>>>

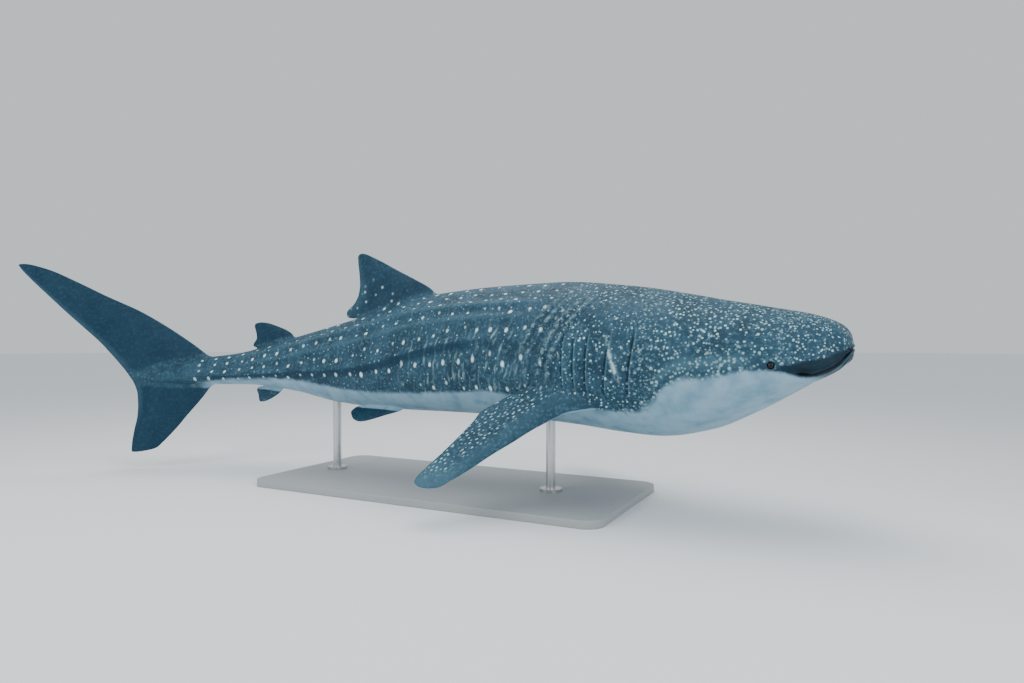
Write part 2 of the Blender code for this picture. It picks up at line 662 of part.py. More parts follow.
def make_stand(parts, body, base_material, rod_material):
    bpy.ops.mesh.primitive_cube_add(size=1, location=(BASE_X, BASE_Y, BASE_THICKNESS / 2))
    base = bpy.context.object
    base.name = "stand_base"
    for owner in list(base.users_collection):
        owner.objects.unlink(base)
    parts.objects.link(base)
    base.data.materials.append(base_material)
    build = bmesh.new()
    build.from_mesh(base.data)
    bmesh.ops.scale(build, vec=(BASE_LENGTH, BASE_WIDTH, BASE_THICKNESS), verts=build.verts)
    upright = [e for e in build.edges if abs(e.verts[0].co.z - e.verts[1].co.z) > BASE_THICKNESS / 2]
    bmesh.ops.bevel(
        build, geom=upright, offset=BASE_CORNER, segments=CORNER_FACETS, affect="EDGES", profile=0.5
    )
    build.to_mesh(base.data)
    build.free()
    for name, along in ROD_ALONG.items():
        foot = place(along, 0, 0)
        top = float(place(along, 0, float(belly_line(along)) + ROD_INTO_BELLY)[2])
        low = BASE_THICKNESS + GAP
        outline = [(0, top), (ROD_RADIUS, top), (ROD_RADIUS, low + ROD_COLLAR_HEIGHT),
                   (ROD_COLLAR_RADIUS, low + ROD_COLLAR_HEIGHT), (ROD_COLLAR_RADIUS, low), (0, low)]
        mesh = bpy.data.meshes.new(f"stand_rod_{name}")
        edges = [(at, at + 1) for at in range(len(outline) - 1)]
        mesh.from_pydata([(r, 0, z) for r, z in outline], edges, [])
        rod = bpy.data.objects.new(f"stand_rod_{name}", mesh)
        rod.location = (foot[0], foot[1], 0)
        parts.objects.link(rod)
        screw = rod.modifiers.new("turn", "SCREW")
        screw.steps = ROD_FACETS
        screw.render_steps = ROD_FACETS
        screw.use_merge_vertices = True
        screw.merge_threshold = 0.0001
        screw.use_normal_calculate = True
        combine(rod, body, "DIFFERENCE")
        settle(rod)
        rod.data.materials.append(rod_material)


def main():
    for old in list(bpy.data.objects):
        bpy.data.objects.remove(old, do_unlink=True)
    parts = bpy.data.collections.new("whale_shark")
    helpers = bpy.data.collections.new("cutters")
    for collection in (parts, helpers):
        bpy.context.scene.collection.children.link(collection)
    looks = {name: make_material(name, *values) for name, values in MATERIALS.items()}

    snout, gills, trunk, rear, stalk = ring_stations()
    whole = snout + [HEAD_END] + gills + trunk + [TORSO_SPLIT] + rear + [TORSO_END] + stalk
    body = body_length("body_cutter", whole + [STALK_END + HALF_GAP], helpers, None, grow=GAP / PERCENT)

    head = body_length("head", length_rings(0, snout, HEAD_END), parts, looks["skin"])
    body_length("torso_front", length_rings(HEAD_END, gills + trunk, TORSO_SPLIT), parts, looks["skin"])
    body_length("torso_rear", length_rings(TORSO_SPLIT, rear, TORSO_END), parts, looks["skin"])
    body_length("tail_stalk", length_rings(TORSO_END, stalk, STALK_END), parts, looks["skin"])
    head_details(head, helpers)
    make_eyes(parts, looks["eye"])

    tail = upright_fin("caudal_fin", TAIL_FIN, parts, looks["fin_skin"])
    core_rings = np.linspace(STALK_END, CORE_END, CORE_RINGS + 1)
    core_rings = [stalk[-1], STALK_END + HALF_GAP, *core_rings[1:]]
    core = body_length("tail_core", core_rings, helpers, None)
    combine(tail, core, "UNION")
    combine(tail, body, "DIFFERENCE")
    settle(tail)
    fins = []
    for name, sections in (("dorsal_fin_first", FIRST_DORSAL), ("dorsal_fin_second", SECOND_DORSAL),
                           ("anal_fin", ANAL_FIN)):
        fins.append(upright_fin(name, sections, parts, looks["fin_skin"]))
    for side, name in ((1, "left"), (-1, "right")):
        for kind, sections, left_lift in (("pectoral_fin", PECTORAL, LEFT_PECTORAL_LIFT),
                                          ("pelvic_fin", PELVIC, LEFT_PELVIC_LIFT)):
            lift = left_lift if side > 0 else 0
            fins.append(paired_fin(f"{kind}_{name}", sections, side, lift, parts, looks["fin_skin"]))
    for fin in fins:
        combine(fin, body, "DIFFERENCE")
        settle(fin)

    make_stand(parts, body, looks["stand_base"], looks["stand_rod"])
    for helper in list(helpers.objects):
        discard(helper)


main()
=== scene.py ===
# %% [markdown]
# # A whale shark as a still museum model
#
# This lesson dresses a life-size display model of a whale shark. The plain solids get one
# fine skin with folds, gills, a mouth and markings, a pair of eyes, a stand, a pale
# floor, studio light and a camera. The first cell loads the solids.

# %% Load the solids
import json
import math

import bmesh
import bpy
import numpy as np
from mathutils import Matrix, Vector

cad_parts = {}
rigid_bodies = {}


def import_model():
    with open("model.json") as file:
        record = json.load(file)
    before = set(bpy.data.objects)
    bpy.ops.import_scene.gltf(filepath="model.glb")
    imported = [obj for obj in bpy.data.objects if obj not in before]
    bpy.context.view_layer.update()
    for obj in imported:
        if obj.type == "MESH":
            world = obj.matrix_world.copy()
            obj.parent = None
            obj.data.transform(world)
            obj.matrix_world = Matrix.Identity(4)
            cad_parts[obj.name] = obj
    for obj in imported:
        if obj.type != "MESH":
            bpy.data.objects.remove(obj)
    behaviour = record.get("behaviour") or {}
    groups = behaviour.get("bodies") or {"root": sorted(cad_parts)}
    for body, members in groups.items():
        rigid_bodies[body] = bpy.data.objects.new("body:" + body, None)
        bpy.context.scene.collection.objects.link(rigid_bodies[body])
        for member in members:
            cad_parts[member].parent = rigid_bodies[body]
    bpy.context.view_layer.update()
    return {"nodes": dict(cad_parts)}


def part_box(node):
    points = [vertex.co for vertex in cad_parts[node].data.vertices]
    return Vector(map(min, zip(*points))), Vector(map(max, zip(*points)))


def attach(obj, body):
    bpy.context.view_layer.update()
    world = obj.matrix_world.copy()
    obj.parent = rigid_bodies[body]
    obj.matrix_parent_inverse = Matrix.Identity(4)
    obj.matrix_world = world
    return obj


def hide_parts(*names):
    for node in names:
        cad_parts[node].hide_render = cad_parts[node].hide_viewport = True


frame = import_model()

# %% [markdown]
# ## Sizes
#
# The skin has to follow the solids to a few millimetres, so it is built from the same
# named sizes and not from guesses. Places on the animal are (along, side, height), in
# percent of the total length: along runs from the snout tip to the tail tip, side points
# to the animal's left and height is above the body's axis.

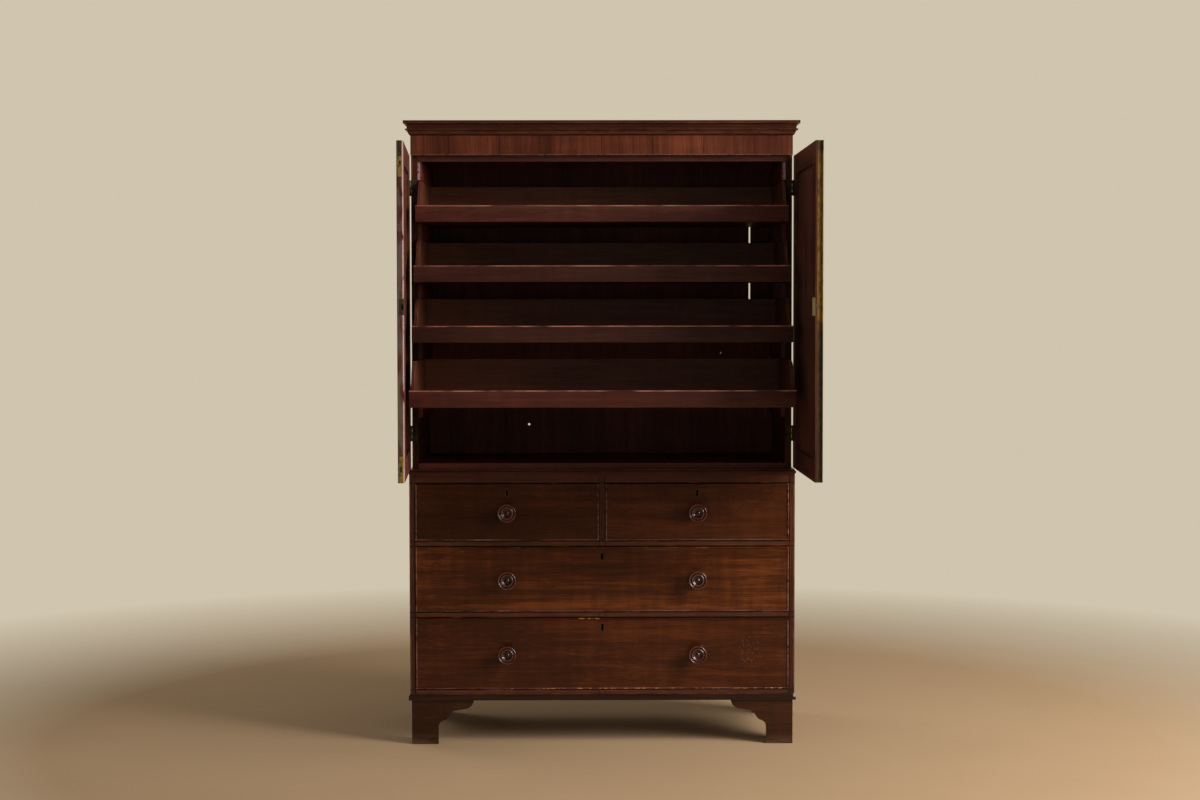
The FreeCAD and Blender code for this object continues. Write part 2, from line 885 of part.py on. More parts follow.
def hinge_leaf_recess(sign, hinge_foot):
    """The inlet for a hinge leaf in the front edge of the case's side."""
    inner = case_half - size.hinge_leaf_width
    return board(
        (inner * sign, case_half * sign),
        (case_front, case_front + size.hinge_leaf),
        (hinge_foot, hinge_foot + size.hinge_length),
    )


hinge_feet = (
    door_foot + size.lower_hinge_up - size.hinge_length / 2,
    door_head - size.upper_hinge_down - size.hinge_length / 2,
)


def cupboard_case():
    for side in ("left", "right"):
        sign = side_sign(side)
        panel = board((case_inner * sign, case_half * sign), (case_front, case_back), (waist_top, case_lid_foot))
        recesses = [hinge_leaf_recess(sign, foot) for foot in hinge_feet]
        node(f"cupboard_side_{side}", cut(panel, *recesses, *case_screws[side]))
    across = (-case_inner, case_inner)
    node("cupboard_bottom", board(across, (case_front, case_inside_back), (waist_top, cupboard_floor)))
    node("cupboard_lid", board((-case_half, case_half), (case_front, case_back), (case_lid_foot, case_lid_top)))
    rail_y = (case_front, case_front + size.cupboard_rail)
    node("cupboard_rail", board(across, rail_y, (cupboard_ceiling, case_lid_foot)))
    frieze = board((-case_half, case_half), (frieze_front, case_front), (frieze_foot, case_lid_top))
    node("frieze", cut(frieze, bolt_socket(frieze_foot, True)))
    cornice = moulding(
        "cornice",
        cornice_profile,
        case_half,
        frieze_front,
        case_back,
        cornice_foot,
        Length.of(0),
        size.cornice_projection,
    )
    node("cornice_moulding", *cornice)


def cupboard_back():
    y = (case_inside_back, case_back)
    stile_inner = case_inner - size.back_stile
    rail_top = waist_top + size.back_bottom_rail
    rail_foot = case_lid_foot - size.back_top_rail
    panel_width = (stile_inner * 2 - size.back_muntin * 2) / 3
    muntin_inner = panel_width / 2
    muntin_outer = muntin_inner + size.back_muntin
    panel_y = case_inside_back + (size.back_frame - size.back_panel) / 2
    deep = (panel_y, panel_y + size.back_panel)
    tongue = size.back_tongue
    high = (rail_top - tongue, rail_foot + tongue)
    knot = rod(size.knot_radius, -size.knot_across, case_inside_back, size.knot_up, "y", size.back_frame)
    nail_hole = rod(
        size.nail_hole_radius, size.nail_hole_across, case_inside_back, size.nail_hole_up, "y", size.back_frame,
    )
    left_panel = board((-stile_inner - tongue, -muntin_outer + tongue), deep, high)
    middle_panel = board((-muntin_inner - tongue, muntin_inner + tongue), deep, high)
    right_panel = board((muntin_outer - tongue, stile_inner + tongue), deep, high)
    lost_edge = board(
        (stile_inner - size.shrinkage_gap, stile_inner + tongue),
        deep,
        (rail_foot - size.gap_foot_drop, rail_foot - size.gap_head_drop),
    )
    panels = (left_panel, middle_panel, right_panel)
    frame = [
        board((-case_inner, -stile_inner), y, (waist_top, case_lid_foot)),
        board((stile_inner, case_inner), y, (waist_top, case_lid_foot)),
        board((-stile_inner, stile_inner), y, (waist_top, rail_top)),
        board((-stile_inner, stile_inner), y, (rail_foot, case_lid_foot)),
        board((-muntin_outer, -muntin_inner), y, (rail_top, rail_foot)),
        board((muntin_inner, muntin_outer), y, (rail_top, rail_foot)),
    ]
    node("cupboard_back_frame", *[cut(piece, *panels) for piece in frame])
    node("cupboard_back_panels", cut(left_panel, knot), middle_panel, cut(right_panel, lost_edge, nail_hole))


# Sliding trays: a low front lip, sides that sweep up behind it, a back and a
# bottom in grooves. They run on strips fixed to the sides of the case.

cupboard_ceiling = frieze_foot - size.cupboard_rail_drop
tray_feet = []
strip_head = cupboard_ceiling
for strip in (size.first_strip, size.second_strip, size.third_strip, size.fourth_strip):
    tray_feet.append(strip_head - strip - size.tray_head_gap - size.tray_height)
    strip_head = tray_feet[-1]
tray_outs = (size.first_tray_out, size.second_tray_out, size.third_tray_out, size.fourth_tray_out)
tray_depth = case_inside_back - case_front - size.tray_end_gap
tray_half = case_inner - size.tray_side_gap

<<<

» TASK INSTRUCTIONS: Taking the lines above, repeat exactly those from the line that contains "points = [vertex.co" through the line that contains "obj.parent = rigid_bodies[body]", and both of those lines as well. Include nothing else.

» WORKED SOLUTION:
    points = [vertex.co for vertex in cad_parts[node].data.vertices]
    return Vector(map(min, zip(*points))), Vector(map(max, zip(*points)))


def attach(obj, body):
    bpy.context.view_layer.update()
    world = obj.matrix_world.copy()
    obj.parent = rigid_bodies[body]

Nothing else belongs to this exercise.